How To Answer “Are All Metals Cations?” In Class Or Exams

When this question appears in an exam aimed at early study, teachers usually want to see that you know metals tend to lose electrons to form positive ions. A safe way to phrase your reply is to state that metallic elements nearly always form cations in their common ionic compounds, while their neutral metallic form is uncharged.

You can also add a short remark about context. In a solid metal sample, the atoms share electrons in a metallic bond network, so the phase is built from neutral atoms. Once those atoms react with nonmetals, they give electrons away and appear as cations in the products.

Short Version For Everyday Talk

Outside formal work, you can keep your answer short. If a friend asks “Are all metals cations?” you might reply along these lines: metals themselves are neutral, but they nearly always turn into positive ions when they form salts. That one line keeps both ideas in play without dragging in extra jargon.

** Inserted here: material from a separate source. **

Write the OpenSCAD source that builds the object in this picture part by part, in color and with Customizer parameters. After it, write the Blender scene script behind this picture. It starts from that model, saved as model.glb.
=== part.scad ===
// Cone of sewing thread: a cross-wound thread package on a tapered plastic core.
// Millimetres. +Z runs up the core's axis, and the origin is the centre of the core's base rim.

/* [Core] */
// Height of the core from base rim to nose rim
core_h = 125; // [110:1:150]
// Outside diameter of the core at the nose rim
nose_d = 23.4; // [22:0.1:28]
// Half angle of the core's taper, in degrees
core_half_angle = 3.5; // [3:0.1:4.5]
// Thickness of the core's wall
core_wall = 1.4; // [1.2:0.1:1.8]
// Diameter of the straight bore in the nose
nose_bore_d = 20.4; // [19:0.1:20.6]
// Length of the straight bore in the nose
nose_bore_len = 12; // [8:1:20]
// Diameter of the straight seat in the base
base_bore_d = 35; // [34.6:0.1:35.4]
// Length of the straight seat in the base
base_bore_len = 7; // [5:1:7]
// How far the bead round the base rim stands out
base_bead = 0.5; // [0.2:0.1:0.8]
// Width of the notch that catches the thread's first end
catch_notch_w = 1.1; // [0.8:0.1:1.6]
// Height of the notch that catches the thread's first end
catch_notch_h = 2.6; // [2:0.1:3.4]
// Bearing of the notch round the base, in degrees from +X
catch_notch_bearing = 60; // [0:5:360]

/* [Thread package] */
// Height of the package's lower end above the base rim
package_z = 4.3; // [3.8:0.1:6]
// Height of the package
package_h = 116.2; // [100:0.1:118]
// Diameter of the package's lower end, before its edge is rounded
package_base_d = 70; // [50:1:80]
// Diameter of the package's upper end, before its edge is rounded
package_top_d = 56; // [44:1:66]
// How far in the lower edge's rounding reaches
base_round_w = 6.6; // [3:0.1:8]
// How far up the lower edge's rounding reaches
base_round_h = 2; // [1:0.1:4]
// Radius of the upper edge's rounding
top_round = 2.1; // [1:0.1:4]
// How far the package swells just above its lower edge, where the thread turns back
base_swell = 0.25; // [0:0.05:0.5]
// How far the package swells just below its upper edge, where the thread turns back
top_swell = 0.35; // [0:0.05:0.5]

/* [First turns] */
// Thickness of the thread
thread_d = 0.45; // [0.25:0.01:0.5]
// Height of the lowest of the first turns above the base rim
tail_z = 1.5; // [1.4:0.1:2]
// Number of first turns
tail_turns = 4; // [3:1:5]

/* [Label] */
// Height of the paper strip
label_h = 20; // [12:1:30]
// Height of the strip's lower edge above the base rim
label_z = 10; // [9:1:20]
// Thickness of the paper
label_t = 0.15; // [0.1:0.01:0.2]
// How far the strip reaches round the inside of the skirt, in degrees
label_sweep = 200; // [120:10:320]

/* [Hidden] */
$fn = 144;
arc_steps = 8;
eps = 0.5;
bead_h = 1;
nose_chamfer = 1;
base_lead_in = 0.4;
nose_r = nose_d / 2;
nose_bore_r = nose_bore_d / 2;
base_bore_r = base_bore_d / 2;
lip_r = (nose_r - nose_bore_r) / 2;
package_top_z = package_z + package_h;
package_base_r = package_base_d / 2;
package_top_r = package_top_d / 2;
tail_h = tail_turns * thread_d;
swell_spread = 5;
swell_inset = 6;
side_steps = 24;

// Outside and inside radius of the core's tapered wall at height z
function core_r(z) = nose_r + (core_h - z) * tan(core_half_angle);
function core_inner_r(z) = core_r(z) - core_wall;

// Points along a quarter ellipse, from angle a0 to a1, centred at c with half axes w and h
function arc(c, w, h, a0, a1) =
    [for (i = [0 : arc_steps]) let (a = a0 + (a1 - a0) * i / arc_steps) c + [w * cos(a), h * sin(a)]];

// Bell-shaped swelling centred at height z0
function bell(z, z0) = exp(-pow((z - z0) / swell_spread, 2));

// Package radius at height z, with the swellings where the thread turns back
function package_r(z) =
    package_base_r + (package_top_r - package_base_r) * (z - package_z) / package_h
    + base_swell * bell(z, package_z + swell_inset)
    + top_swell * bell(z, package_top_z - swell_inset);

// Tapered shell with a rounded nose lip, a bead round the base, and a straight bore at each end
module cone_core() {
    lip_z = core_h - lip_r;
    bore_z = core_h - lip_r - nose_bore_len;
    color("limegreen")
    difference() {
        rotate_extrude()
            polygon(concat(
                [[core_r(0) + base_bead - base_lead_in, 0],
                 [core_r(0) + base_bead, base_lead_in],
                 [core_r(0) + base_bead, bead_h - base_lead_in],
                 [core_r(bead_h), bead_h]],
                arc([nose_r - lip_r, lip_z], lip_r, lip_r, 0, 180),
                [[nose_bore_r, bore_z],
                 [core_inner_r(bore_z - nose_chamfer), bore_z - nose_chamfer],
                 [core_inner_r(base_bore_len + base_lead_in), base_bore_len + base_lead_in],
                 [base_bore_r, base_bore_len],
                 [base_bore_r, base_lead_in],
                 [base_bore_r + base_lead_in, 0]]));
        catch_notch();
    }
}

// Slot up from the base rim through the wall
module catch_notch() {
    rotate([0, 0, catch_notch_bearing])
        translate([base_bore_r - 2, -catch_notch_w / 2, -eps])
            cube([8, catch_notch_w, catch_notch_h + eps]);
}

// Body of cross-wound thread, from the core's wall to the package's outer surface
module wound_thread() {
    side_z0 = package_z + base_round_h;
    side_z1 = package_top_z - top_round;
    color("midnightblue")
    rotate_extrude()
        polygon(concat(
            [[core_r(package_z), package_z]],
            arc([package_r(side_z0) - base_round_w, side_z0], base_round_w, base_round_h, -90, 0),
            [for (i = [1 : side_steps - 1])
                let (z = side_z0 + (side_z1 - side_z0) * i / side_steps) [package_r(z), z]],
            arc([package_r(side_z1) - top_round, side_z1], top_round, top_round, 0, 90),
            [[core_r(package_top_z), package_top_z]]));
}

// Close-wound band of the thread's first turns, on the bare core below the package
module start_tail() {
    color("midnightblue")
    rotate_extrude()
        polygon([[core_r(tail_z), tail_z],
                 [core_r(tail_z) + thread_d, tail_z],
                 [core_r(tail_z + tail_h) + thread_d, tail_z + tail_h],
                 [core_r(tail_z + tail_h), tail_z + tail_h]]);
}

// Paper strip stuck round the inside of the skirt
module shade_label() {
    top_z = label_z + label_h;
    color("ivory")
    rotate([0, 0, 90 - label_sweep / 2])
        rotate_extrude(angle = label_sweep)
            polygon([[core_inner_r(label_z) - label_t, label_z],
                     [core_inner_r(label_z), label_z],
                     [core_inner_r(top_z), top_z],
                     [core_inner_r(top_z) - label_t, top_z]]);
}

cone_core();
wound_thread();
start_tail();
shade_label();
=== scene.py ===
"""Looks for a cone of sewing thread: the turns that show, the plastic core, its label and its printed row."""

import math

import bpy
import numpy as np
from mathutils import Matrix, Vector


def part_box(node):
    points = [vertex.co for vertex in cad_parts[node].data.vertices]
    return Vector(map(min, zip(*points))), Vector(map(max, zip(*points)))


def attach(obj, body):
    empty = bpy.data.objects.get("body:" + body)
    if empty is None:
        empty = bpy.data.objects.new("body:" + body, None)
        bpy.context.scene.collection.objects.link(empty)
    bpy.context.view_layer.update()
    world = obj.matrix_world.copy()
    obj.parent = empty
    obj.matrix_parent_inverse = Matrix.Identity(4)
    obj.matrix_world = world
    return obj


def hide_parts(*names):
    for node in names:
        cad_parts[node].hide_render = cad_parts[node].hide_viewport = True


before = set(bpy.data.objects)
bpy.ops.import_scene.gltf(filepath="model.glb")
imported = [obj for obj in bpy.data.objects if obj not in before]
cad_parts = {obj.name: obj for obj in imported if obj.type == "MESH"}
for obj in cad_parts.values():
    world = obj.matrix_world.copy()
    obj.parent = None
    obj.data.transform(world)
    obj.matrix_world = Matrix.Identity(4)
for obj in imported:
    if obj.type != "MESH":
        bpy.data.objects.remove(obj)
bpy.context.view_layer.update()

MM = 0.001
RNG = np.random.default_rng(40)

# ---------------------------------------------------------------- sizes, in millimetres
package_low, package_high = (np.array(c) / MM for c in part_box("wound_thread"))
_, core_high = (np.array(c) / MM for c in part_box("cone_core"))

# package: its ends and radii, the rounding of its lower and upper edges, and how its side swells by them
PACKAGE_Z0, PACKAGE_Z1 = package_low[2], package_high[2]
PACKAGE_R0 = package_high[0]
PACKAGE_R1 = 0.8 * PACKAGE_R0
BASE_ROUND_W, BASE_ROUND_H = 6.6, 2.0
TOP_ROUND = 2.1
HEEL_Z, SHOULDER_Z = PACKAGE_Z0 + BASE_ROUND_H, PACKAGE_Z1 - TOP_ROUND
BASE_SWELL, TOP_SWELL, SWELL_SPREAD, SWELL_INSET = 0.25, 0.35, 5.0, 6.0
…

Main Takeaways About Metals And Cations

So where does all this leave the original question? Metals are a broad class of elements with a shared set of traits and a strong tendency to lose electrons. Cations are charged particles that can grow from metals or from nonmetals. The link is strong but not absolute.

As a short checklist, keep three points in your notes. First, metallic elements sit in well defined parts of the periodic table and show traits such as shine and electrical conduction. Second, most metals form positive ions when they react with nonmetals, which is why many sources say that metals form cations. Third, real materials also include neutral metals, complex ions, and metal based anions, so the strict statement “all metals are cations” does not match the full range of chemical behaviour.

Once you hold those three ideas together, the question “Are all metals cations?” turns from a source of confusion into a quick way to test your grasp of atoms, ions, and periodic trends during study and problem solving.